25 Given these findings, the real prevalence of asymptomatic SARS-CoV-2 infection may be much lower than those reported in previous studies and is associated with the definition of a symptomatic infection and the number of symptoms used to define symptomatic. Therefore, careful history taking with the appropriate number of symptoms is required to diagnose COVID-19.
We investigated 16 symptoms of SARS-CoV-2 infection and found that cough and fever were the most common symptoms and that many other symptoms developed in addition to fever or cough. For example, sputum production always developed with cough and shortness of breath always developed with fever. Conversely, myalgia, rhinorrhea or nasal congestion, or diarrhea developed without cough or fever in some patients. Hence, cough, fever, myalgia, rhinorrhea or nasal congestion, and diarrhea were the screening criteria used to detect all cases of symptomatic and presymptomatic SARS-CoV-2 infections. Further studies with varied study populations are required to determine screening criteria with representative symptoms of COVID-19. Sputum production, chest discomfort, and the number of symptoms were associated with requiring supplemental oxygen in univariate analyses. Multivariate analyses are required to confirm whether sputum production, chest discomfort, and a large number of symptoms can predict poor prognosis of COVID-19.
This study has several advantages. First, data were collected from manual medical record reviews and an electronic health record database, thus providing more detailed patient information. Second, we used varied data sources including epidemiological and clinical data identified by a preventive medicine specialist who interviewed all patients, resulting in highly qualified and sufficient information. Finally, we monitored all patients including readmitted patients until they were discharged. Therefore, it was possible to perform continued observation of the natural course of COVID-19.

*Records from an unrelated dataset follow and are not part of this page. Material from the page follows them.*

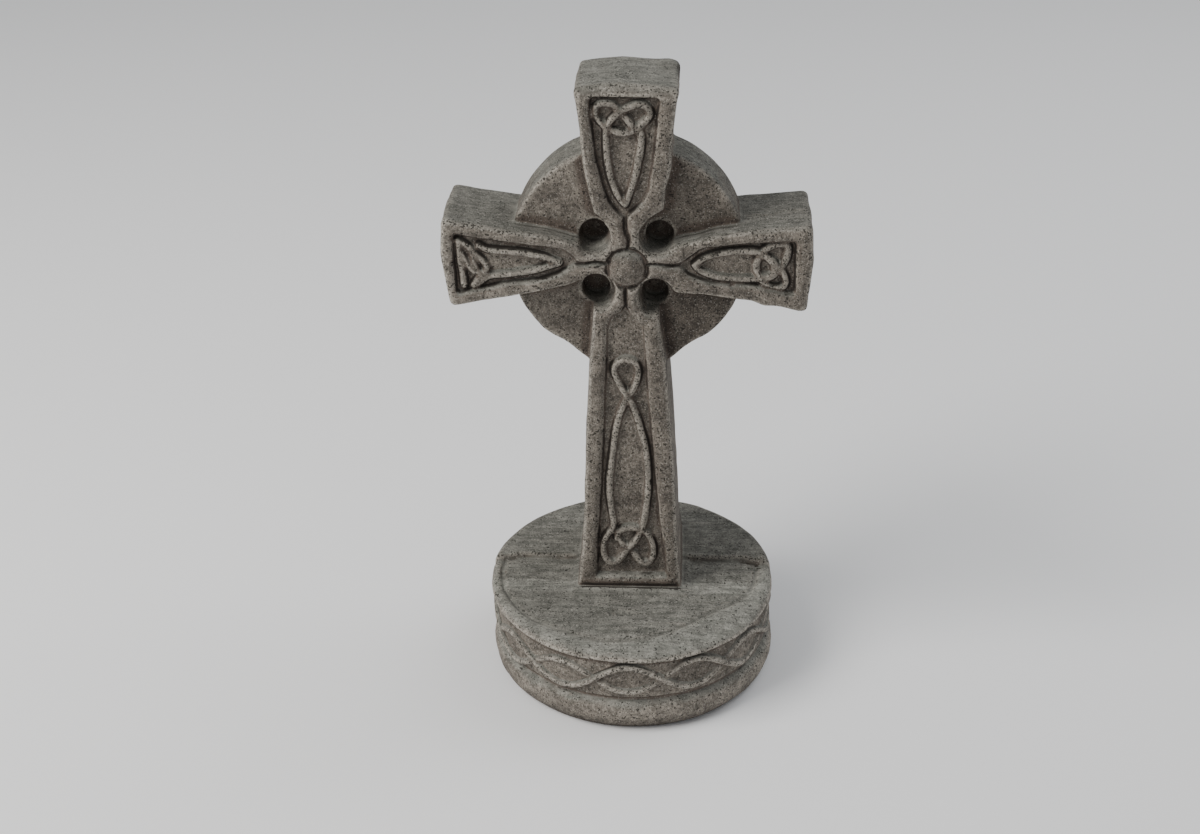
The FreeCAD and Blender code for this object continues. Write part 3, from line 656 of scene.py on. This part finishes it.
def roughened(points, outward):
    """Moves each point along its outward direction by broad waves, fine waves and pits. A pit sits in two cells in
    five of a coarse grid, at a random place, and is a round dent that ends at its own radius. The back has no
    fine waves and no pits, and the foot stays flat."""
    x, y, z = points.T
    move = 0.30 * lattice_noise(x / 15.0, y / 15.0, z / 15.0, 11)
    move += 0.15 * lattice_noise(x / 5.5, y / 5.5, z / 5.5, 12)
    front = ease(22.0, 12.0, y)
    move += 0.08 * front * lattice_noise(x / 2.1, y / 2.1, z / 2.1, 13)
    random = np.random.default_rng(21)
    pit_x, pit_y, pit_z, pit_size = random.uniform(0.0, 1.0, (4, 4096))
    cell = np.floor(points / PIT_GRID).astype(np.int64)
    key = (cell[:, 0] * 73856093 ^ cell[:, 1] * 19349663 ^ cell[:, 2] * 83492791) & 4095
    centre = (cell + 0.2 + 0.6 * np.stack([pit_x[key], pit_y[key], pit_z[key]], -1)) * PIT_GRID
    over = (pit_size[key] - PIT_LEVEL) / (1.0 - PIT_LEVEL)
    size = np.where(over > 0.0, 0.5 + 1.1 * over, 0.0)
    far = np.linalg.norm(points - centre, axis=1) / np.maximum(size, 1e-3)
    move -= front * np.where(size > 0.0, 0.55 * size * np.clip(1.0 - far ** 2, 0.0, 1.0), 0.0)
    move *= ease(0.0, 1.5, z)
    return points + outward * move[:, None]


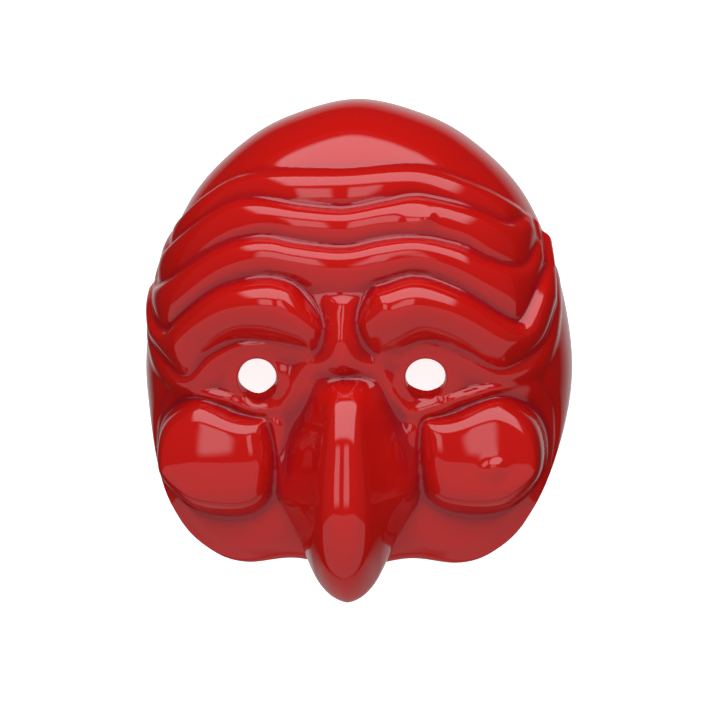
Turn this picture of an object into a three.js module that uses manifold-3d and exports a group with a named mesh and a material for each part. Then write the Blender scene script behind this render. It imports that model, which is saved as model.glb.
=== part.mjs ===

However, this study has several limitations. First, given the limited number of cases, it was difficult to compare variables using multivariable-adjusted methods. Second, we could only estimate the incubation period for 63% (25/40) of the patients and could not estimate it for the imported cases. The uncertainty of the exact dates might have affected our assessment. Third, we did not have information about the loss of taste or smell as symptoms of COVID-9.
26 There was limited information on the loss of taste or smell as symptoms of COVID-9 in February and March, 2020 when most patients with COVID-19 in this study were hospitalized. Hence, patients’ history of taste or smell was not taken at admission. If loss of taste or smell was included in our screening criteria, the prevalence of asymptomatic SARS-CoV-2 infection might have been < 5% in the present study. Finally, we only investigated the presence of symptoms and did not consider the severity of symptoms. Hence, if a symptom is mild, the clinical importance of the symptom is not clear.
In this case series, we found that the prevalence of asymptomatic SARS-CoV-2 infection was 5%, which is much lower than those previously reported. This finding suggests that the careful investigation of symptom history and follow-up should be performed to detect SARS-CoV-2 infections. Cough, fever, myalgia, rhinorrhea or nasal congestion, and diarrhea were the screening criteria used to cover all symptoms of SARS-CoV-2 infection. Further evaluation with varied study populations is required to create representative screening criteria for COVID-19.